- _BRIEF_
Write each line out exactly, leaving none out.

+++ INPUT DATA

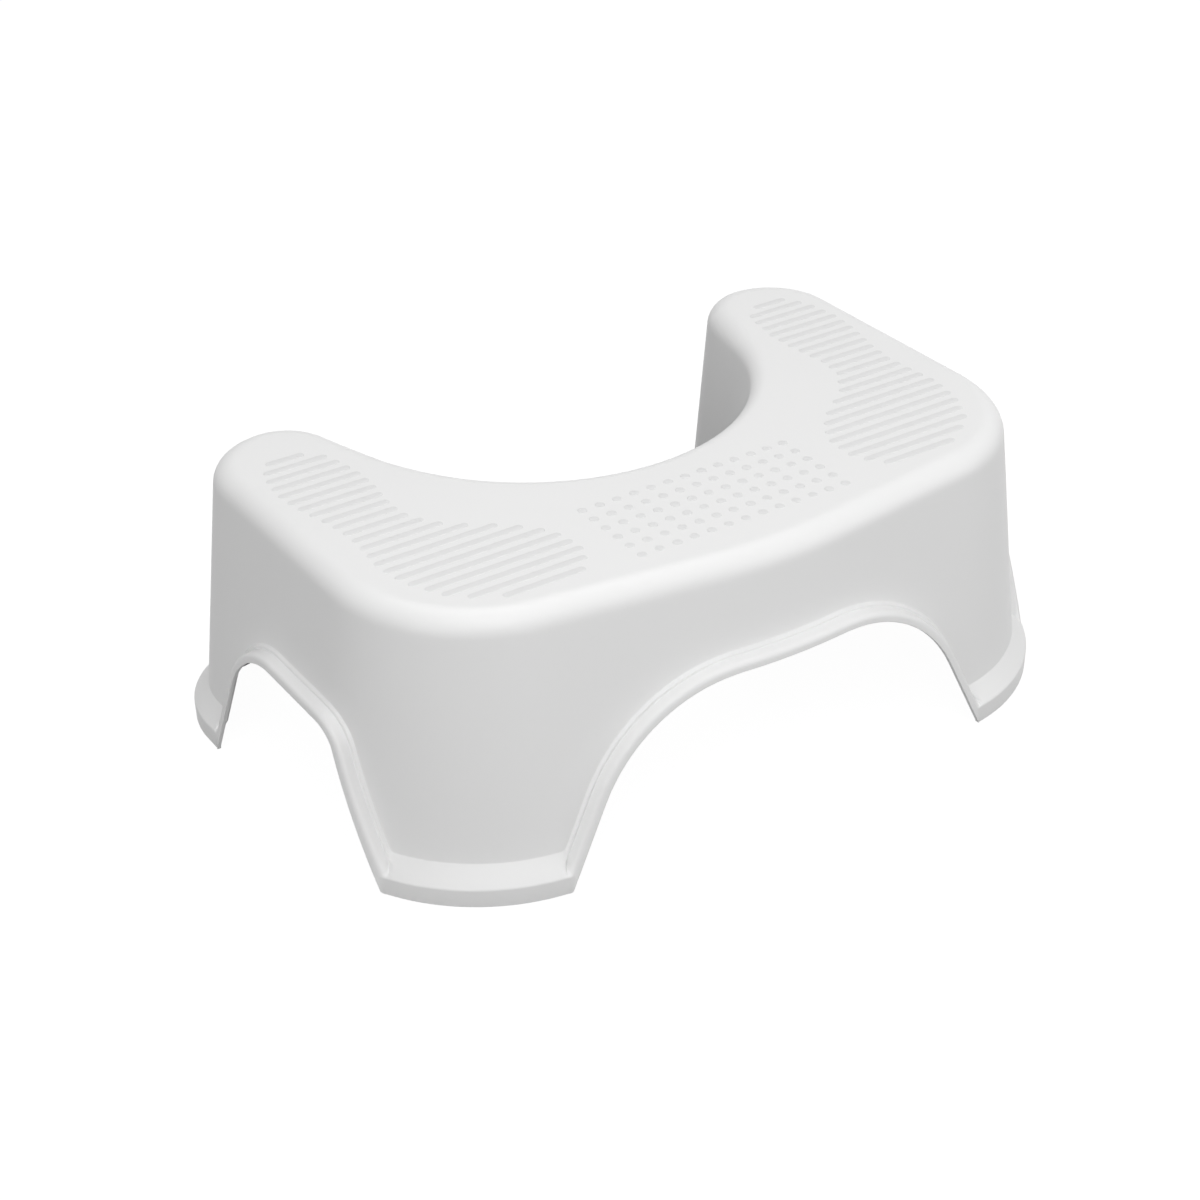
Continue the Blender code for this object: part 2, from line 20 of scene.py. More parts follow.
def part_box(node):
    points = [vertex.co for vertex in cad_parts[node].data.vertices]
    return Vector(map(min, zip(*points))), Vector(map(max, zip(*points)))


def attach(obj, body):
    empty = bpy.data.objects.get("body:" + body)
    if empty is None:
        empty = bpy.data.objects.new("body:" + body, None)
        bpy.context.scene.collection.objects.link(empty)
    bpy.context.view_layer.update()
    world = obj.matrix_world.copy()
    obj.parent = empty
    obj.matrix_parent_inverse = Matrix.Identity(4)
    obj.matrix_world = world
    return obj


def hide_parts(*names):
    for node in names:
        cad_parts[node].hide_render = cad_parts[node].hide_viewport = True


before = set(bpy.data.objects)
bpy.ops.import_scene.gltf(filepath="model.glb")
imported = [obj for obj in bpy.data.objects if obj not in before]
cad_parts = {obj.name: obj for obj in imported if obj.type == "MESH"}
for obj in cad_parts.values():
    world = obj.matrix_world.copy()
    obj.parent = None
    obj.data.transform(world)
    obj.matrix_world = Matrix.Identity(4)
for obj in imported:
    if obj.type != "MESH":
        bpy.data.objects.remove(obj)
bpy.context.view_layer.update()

# The stool as a whole
DECK_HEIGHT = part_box("stool_shell")[1].z
WALL = 0.0028

# Lean of the wall, as its run for each unit of drop, and how much less it is round the recess
FRONT_LEAN_SHARE = 0.115
BACK_LEAN_SHARE = 0.095
INNER_LEAN_LOSS = 0.026
LEAN_EASE_LENGTH = 0.04

# The deck's rounded edge
DECK_EDGE_RADIUS = 0.015
RECESS_EDGE_RADIUS = 0.010
EDGE_EASE_LENGTH = 0.09

# Right half of the deck's outline: corners where its straight sides would meet, and their rounding
FRONT_CENTRE_Y = -0.1572
FRONT_BOW_RADIUS = 0.356
FRONT_CORNER_X = 0.2378
FRONT_CORNER_Y = -0.1240
FRONT_CORNER_RADIUS = 0.0944
HORN_OUTER_X = 0.2324
HORN_OUTER_Y = 0.1458
HORN_OUTER_RADIUS = 0.0475
HORN_INNER_X = 0.1581
HORN_INNER_Y = 0.1505
HORN_INNER_RADIUS = 0.0372
RECESS_CORNER_X = 0.1100
RECESS_Y = -0.0264
RECESS_RADIUS = 0.1434

# Arches: half width at the floor, height of the lip's lower edge, rise over run of the legs, shoulder radius
FRONT_ARCH = (0.1538, 0.1136, 2.122, 0.1044)
SIDE_ARCH_FRONT = (0.0890, 0.0922, 2.47, 0.017)
SIDE_ARCH_REAR = (0.0859, 0.0922, 3.135, 0.0504)
RECESS_ARCH = (0.1734, 0.088, 2.1, 0.060)
SIDE_ARCH_Y = -0.0015

# Rim: its reach from the wall, and where it ends along the arches and at the feet
RIM_REACH = 0.009
RIM_WIDTH = 0.0097
FOOT_RIM_HEIGHT = 0.0244
FOOT_LIP_HEIGHT = 0.0127
LIP_BOTTOM = 0.0005
LIP_TAPER = 0.0016
FOOT_CORNER_RADIUS = 0.003

# Along an arch the rim is a small bead, a groove and a crowned band: distance from the lip's edge, and reach
BEAD_WIDTH = 0.0083
BEAD_REACH = 0.0019
GROOVE_WIDTH = 0.0067
GROOVE_REACH = 0.0014
CROWN_WIDTH = 0.0060

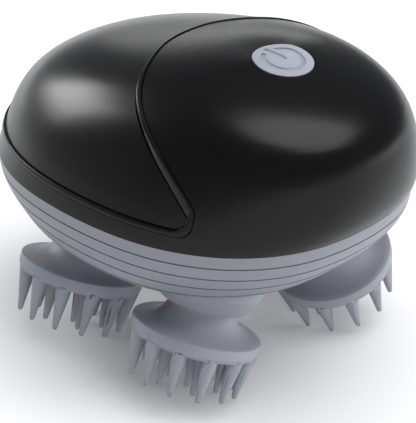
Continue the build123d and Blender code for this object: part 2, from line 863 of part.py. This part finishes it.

++++++

- _THE ANSWER_
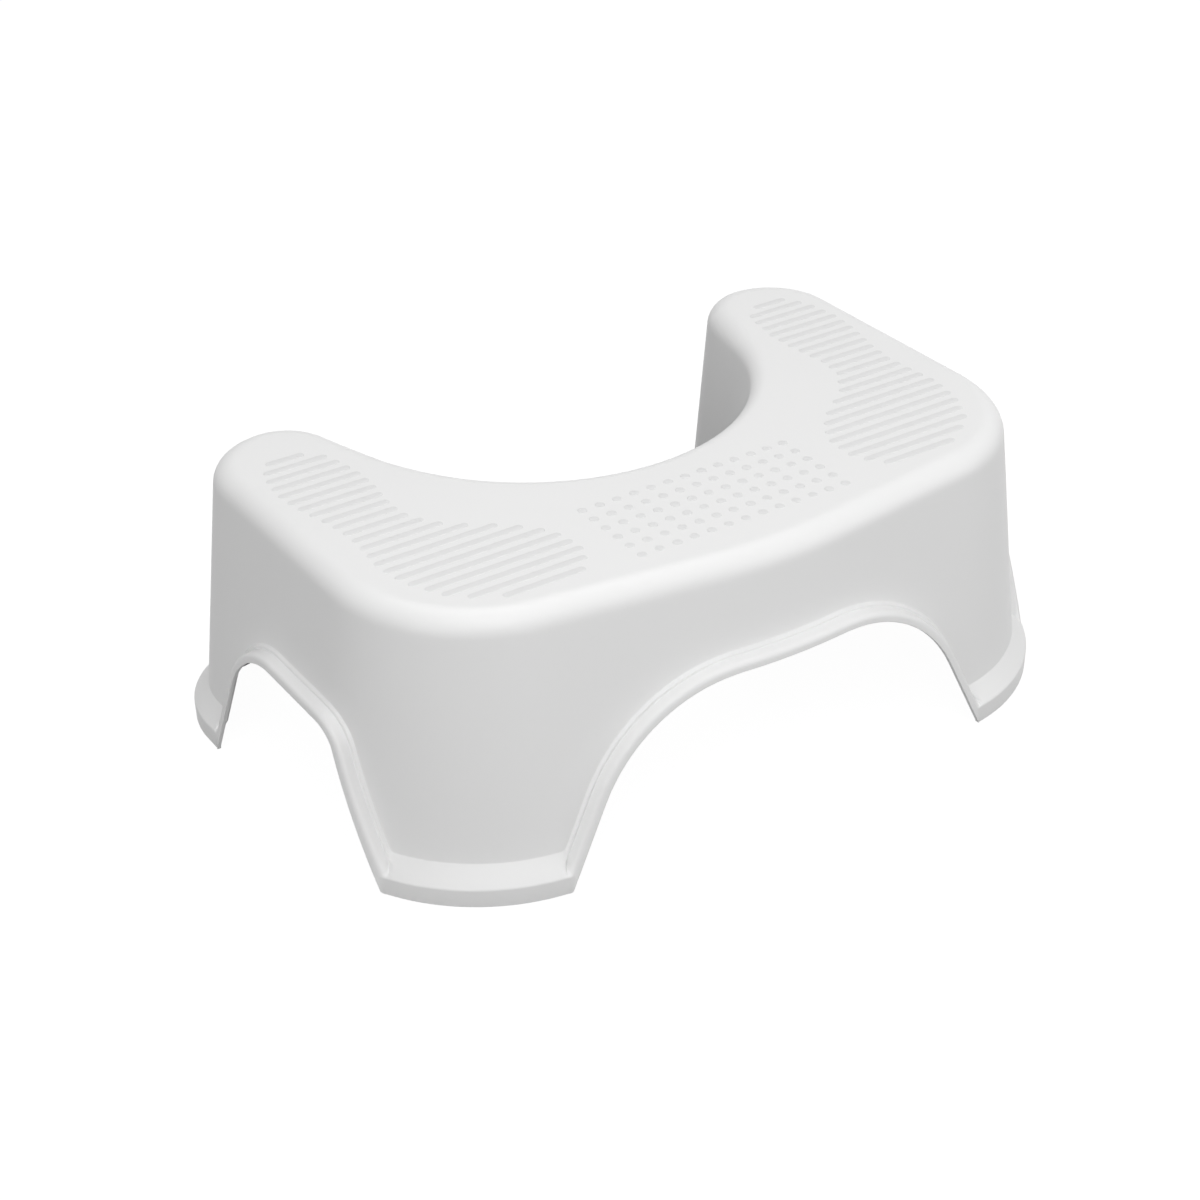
Continue the Blender code for this object: part 2, from line 20 of scene.py. More parts follow.
def part_box(node):
    points = [vertex.co for vertex in cad_parts[node].data.vertices]
    return Vector(map(min, zip(*points))), Vector(map(max, zip(*points)))


def attach(obj, body):
    empty = bpy.data.objects.get("body:" + body)
    if empty is None:
        empty = bpy.data.objects.new("body:" + body, None)
        bpy.context.scene.collection.objects.link(empty)
    bpy.context.view_layer.update()
    world = obj.matrix_world.copy()
    obj.parent = empty
    obj.matrix_parent_inverse = Matrix.Identity(4)
    obj.matrix_world = world
    return obj


def hide_parts(*names):
    for node in names:
        cad_parts[node].hide_render = cad_parts[node].hide_viewport = True


before = set(bpy.data.objects)
bpy.ops.import_scene.gltf(filepath="model.glb")
imported = [obj for obj in bpy.data.objects if obj not in before]
cad_parts = {obj.name: obj for obj in imported if obj.type == "MESH"}
for obj in cad_parts.values():
    world = obj.matrix_world.copy()
    obj.parent = None
    obj.data.transform(world)
    obj.matrix_world = Matrix.Identity(4)
for obj in imported:
    if obj.type != "MESH":
        bpy.data.objects.remove(obj)
bpy.context.view_layer.update()

# The stool as a whole
DECK_HEIGHT = part_box("stool_shell")[1].z
WALL = 0.0028

# Lean of the wall, as its run for each unit of drop, and how much less it is round the recess
FRONT_LEAN_SHARE = 0.115
BACK_LEAN_SHARE = 0.095
INNER_LEAN_LOSS = 0.026
LEAN_EASE_LENGTH = 0.04

# The deck's rounded edge
DECK_EDGE_RADIUS = 0.015
RECESS_EDGE_RADIUS = 0.010
EDGE_EASE_LENGTH = 0.09

# Right half of the deck's outline: corners where its straight sides would meet, and their rounding
FRONT_CENTRE_Y = -0.1572
FRONT_BOW_RADIUS = 0.356
FRONT_CORNER_X = 0.2378
FRONT_CORNER_Y = -0.1240
FRONT_CORNER_RADIUS = 0.0944
HORN_OUTER_X = 0.2324
HORN_OUTER_Y = 0.1458
HORN_OUTER_RADIUS = 0.0475
HORN_INNER_X = 0.1581
HORN_INNER_Y = 0.1505
HORN_INNER_RADIUS = 0.0372
RECESS_CORNER_X = 0.1100
RECESS_Y = -0.0264
RECESS_RADIUS = 0.1434

# Arches: half width at the floor, height of the lip's lower edge, rise over run of the legs, shoulder radius
FRONT_ARCH = (0.1538, 0.1136, 2.122, 0.1044)
SIDE_ARCH_FRONT = (0.0890, 0.0922, 2.47, 0.017)
SIDE_ARCH_REAR = (0.0859, 0.0922, 3.135, 0.0504)
RECESS_ARCH = (0.1734, 0.088, 2.1, 0.060)
SIDE_ARCH_Y = -0.0015

# Rim: its reach from the wall, and where it ends along the arches and at the feet
RIM_REACH = 0.009
RIM_WIDTH = 0.0097
FOOT_RIM_HEIGHT = 0.0244
FOOT_LIP_HEIGHT = 0.0127
LIP_BOTTOM = 0.0005
LIP_TAPER = 0.0016
FOOT_CORNER_RADIUS = 0.003

# Along an arch the rim is a small bead, a groove and a crowned band: distance from the lip's edge, and reach
BEAD_WIDTH = 0.0083
BEAD_REACH = 0.0019
GROOVE_WIDTH = 0.0067
GROOVE_REACH = 0.0014
CROWN_WIDTH = 0.0060

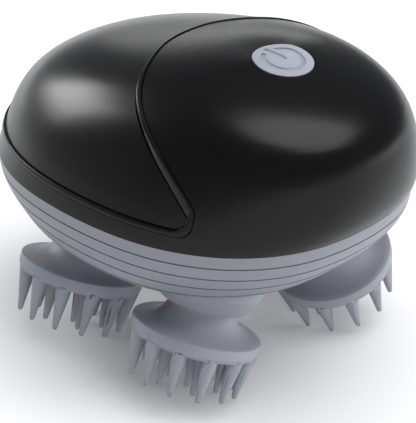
Continue the build123d and Blender code for this object: part 2, from line 863 of part.py. This part finishes it.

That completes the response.